Таратута: История фильма такова, что ребёнок с больной матерью. Вы сначала пытаетесь компенсировать её отсутствие во время химиотерапии своим присутствием, потом он  попадает в систему детских домов. Там путь очень большой, потом деревня, в которой вроде всё замечательно. У вас художественный перевёртыш получается, когда выясняется, что из этой деревни хотят этого ребёнка погнать, что это чистая благотворительность, а всего лишь уехал тьютор. В итоге вы приходите к тому, что ребёнка спасает его отец, они спасают друг друга. А вот если бы отца не было, а мать погибла?

Аркус: Антон уже никогда не был бы в интернате, потому что это было бы невозможно для всех для нас. Мы бы находили способ, как он жил год с тьюторами дома. Спасибо, мои продюсерам моего фильма, которые были готовы финансово помогать. Если бы это не Антон и не пришла бы случайная тётя с сигаретой в очках, съёмочная группа и все друзья-киношники, у нас сегодня путь один – это, как говорит в моём фильме адвокат, психоневрологический интернат. И никакого другого пути у нас нет. Я расскажу, какие пути бывают в цивилизованном мире. Первый вариант – это квартира с поддерживаемым проживанием. Это социальная квартира, в которой живут взрослые аутисты с тьюторами, которых оплачивает государство. Где их обучают, адаптируют, возят в какие-то мастерские на работу. Такие проекты у нас сегодня существуют в городе Пскове, совершенно потрясающий Андрей Царёв, который создал  это, и сейчас во Владимире.

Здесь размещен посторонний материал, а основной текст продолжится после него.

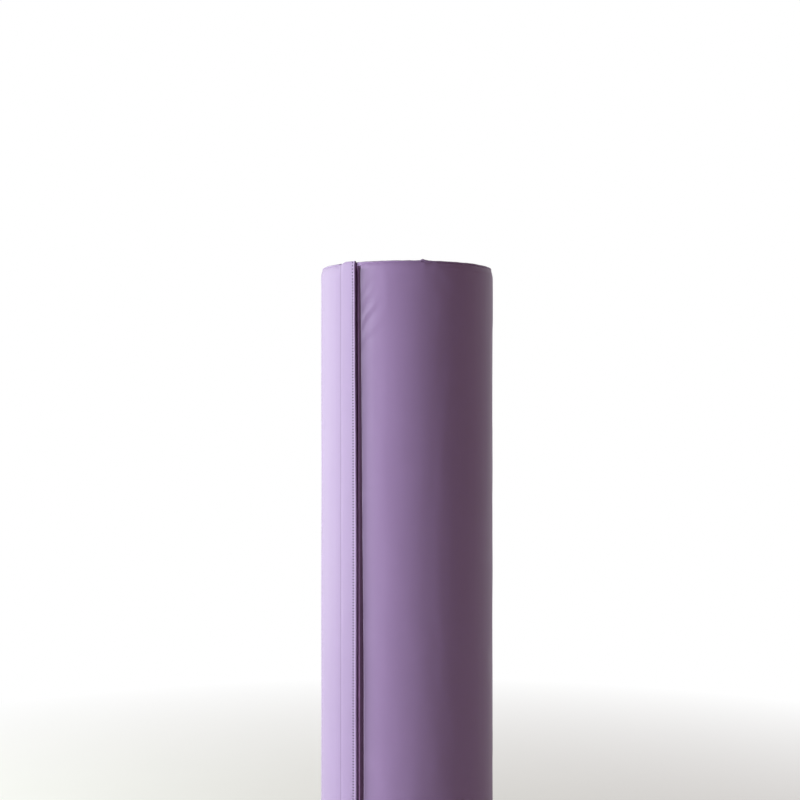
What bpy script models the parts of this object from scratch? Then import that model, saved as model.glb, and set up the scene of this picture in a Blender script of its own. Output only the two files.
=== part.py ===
"""Wrap-round pole pad: two sewn half sleeves, a hinge seam down the back and a closing flap down the front.

Metres, +Z up. The origin is the centre of the sleeve at its base. The opening between the halves faces -Y, the hinge
seam faces +Y, the left half is at -X and the right half at +X. An angle round the sleeve is counted from -Y towards +X.
"""

import math

import bmesh
import bpy
from mathutils import Matrix, Vector

# What the pad goes round, and its overall height
POLE_RADIUS = 0.1016
POLE_CLEARANCE = 0.0003
HEIGHT = 1.2192

# Materials through the wall, and the gap kept between touching pieces
LINING_THICKNESS = 0.0008
FOAM_THICKNESS = 0.0245
COVER_THICKNESS = 0.0009
GUSSET_THICKNESS = 0.0008
FIT = 0.0003

# The rounded ends of the sleeve, where the cover is drawn in to its seam
SHOULDER_INSET = 0.006
SHOULDER_DROP = 0.015
SEAM_ANGLE = 30.0
WELT_RADIUS = 0.0015

# The hinge seam down the back
BEAD_RADIUS = 0.002

# The flap and the hook-and-loop closure, as widths round the sleeve
FLAP_END_INSET = 0.0025
FLAP_END_MARGIN = 0.0006
FLAP_END_ANGLE = 25.0
FACING_THICKNESS = 0.0008
FACING_SETBACK = 0.0012
TAPE_WIDTH = 0.0254
TAPE_START = 0.0044
HEM_WIDTH = 0.0040
HOOK_THICKNESS = 0.0012
LOOP_THICKNESS = 0.0012
GROOVE_MARGIN = 0.0015
GROOVE_RISE = 0.022

# Rows of stitching, as places round the sleeve
STITCH_WIDTH = 0.0009
STITCH_HEIGHT = 0.0005
STITCH_INSET = 0.0010
COVER_EDGE_ROW = 0.0048
HINGE_ROW = 0.0065

# Fineness of the round shapes
FACET = 5.0
FINE_FACET = 2.5
SHOULDER_STEPS = 3
CAP_STEPS = 2
WELT_SIDES = 8
BEAD_SIDES = 12

# Radii and levels that follow from the sizes above
LINING_INNER = POLE_RADIUS + POLE_CLEARANCE
LINING_OUTER = LINING_INNER + LINING_THICKNESS
FOAM_INNER = LINING_OUTER + FIT
FOAM_OUTER = FOAM_INNER + FOAM_THICKNESS
COVER_OFFSET = FIT + COVER_THICKNESS
COVER_INNER = FOAM_OUTER + FIT
COVER_OUTER = FOAM_OUTER + COVER_OFFSET
SHOULDER_RADIUS = FOAM_OUTER - SHOULDER_INSET
SHOULDER_LEVEL = HEIGHT - COVER_OFFSET - SHOULDER_DROP
HINGE_RADIUS = COVER_INNER + BEAD_RADIUS
GROOVE_DEPTH = FIT + LOOP_THICKNESS + FIT + HOOK_THICKNESS + FIT + FACING_THICKNESS + FIT + COVER_THICKNESS


def turn_of(width, radius=COVER_OUTER):
    """Degrees that a width takes up round the sleeve."""
    return math.degrees(width / radius)


# Places round the sleeve that follow from the closure's widths
TAPE_END = TAPE_START + TAPE_WIDTH
FLAP_ROOT_ROW = TAPE_START + STITCH_INSET
FLAP_EDGE_ROW = TAPE_END - STITCH_INSET

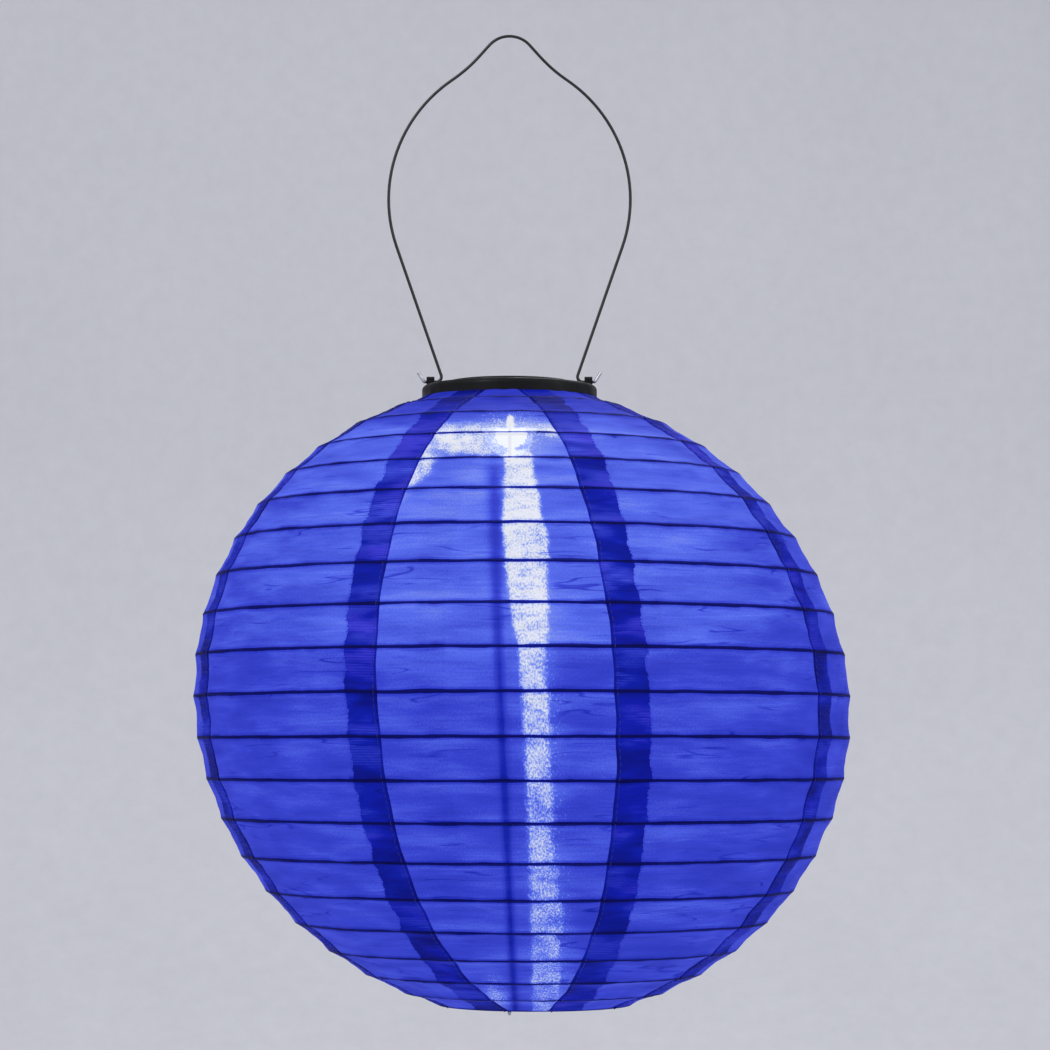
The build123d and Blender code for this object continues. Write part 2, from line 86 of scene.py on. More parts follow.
# ---------------------------------------------------------------- material kit
def linear(red, green, blue):
    """A display colour from 0 to 255 as the linear colour that shaders take."""
    def channel(value):
        value /= 255
        return value / 12.92 if value <= 0.04045 else ((value + 0.055) / 1.055) ** 2.4
    return (channel(red), channel(green), channel(blue), 1.0)


class Material:
    """A node material; every method adds nodes and returns the socket they end in."""

    def __init__(self, name):
        self.material = bpy.data.materials.new(name)
        self.material.use_nodes = True
        self.tree = self.material.node_tree
        self.tree.nodes.clear()
        self.output = self.tree.nodes.new("ShaderNodeOutputMaterial")

    def node(self, kind, settings=(), **inputs):
        made = self.tree.nodes.new(kind)
        for name, value in dict(settings).items():
            setattr(made, name, value)
        for name, value in inputs.items():
            self.put(made.inputs[name.replace("_", " ")], value)
        return made

    def put(self, socket, value):
        if isinstance(value, bpy.types.NodeSocket):
            self.tree.links.new(value, socket)
        else:
            socket.default_value = value

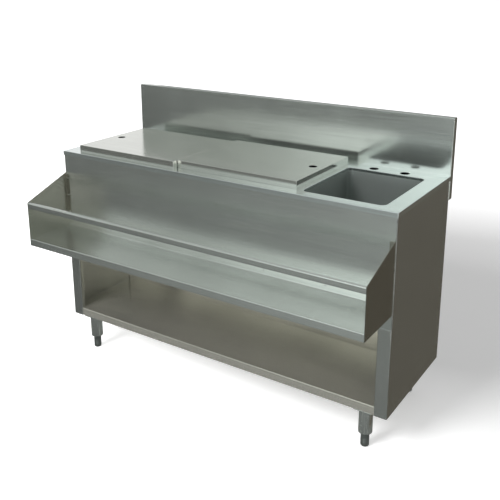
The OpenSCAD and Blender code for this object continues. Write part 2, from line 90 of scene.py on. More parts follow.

Таратута: Есть ещё какие-то варианты?

Аркус: Второй вариант – это дом для постоянного проживания, но это не дом, где 1300 подопечных и один воспитатель в штате. Это дома, которые есть во всех странах, это дома. Где максимум живут 10 человек, и количество сотрудников превышает в два раза количество людей, и обычно один врач, который курирует несколько домов. Третий вариант – это сельское поселение. Сейчас у меня два самых главных проекта в Петербурге – это городской центр  помощи взрослым аутистам, куда входят мастерские, психотерапия для родителей, коммуникативные тренинги, пребывание в центре, выходной день, домашний патронаж для особо тяжёлых. И второй проект, который невероятно дорог моему сердцу – это поселение «Антон», которое мы хотим создавать в Малой Вишере. Мы уже приценились к земле вокруг, мы хотим сделать такую деревню, как «Светлана», но совсем с другими правилами. Я буду искать родителей, у которых безвыходное положение, которые хотели бы понять, что им делать со своими детьми дальше. Мы будем предлагать им землю, строительство. Я планирую, что там будут мастерские и обучающий центр для тьюторов. И такие поселения должны быть по всей стране. Вот такие планы.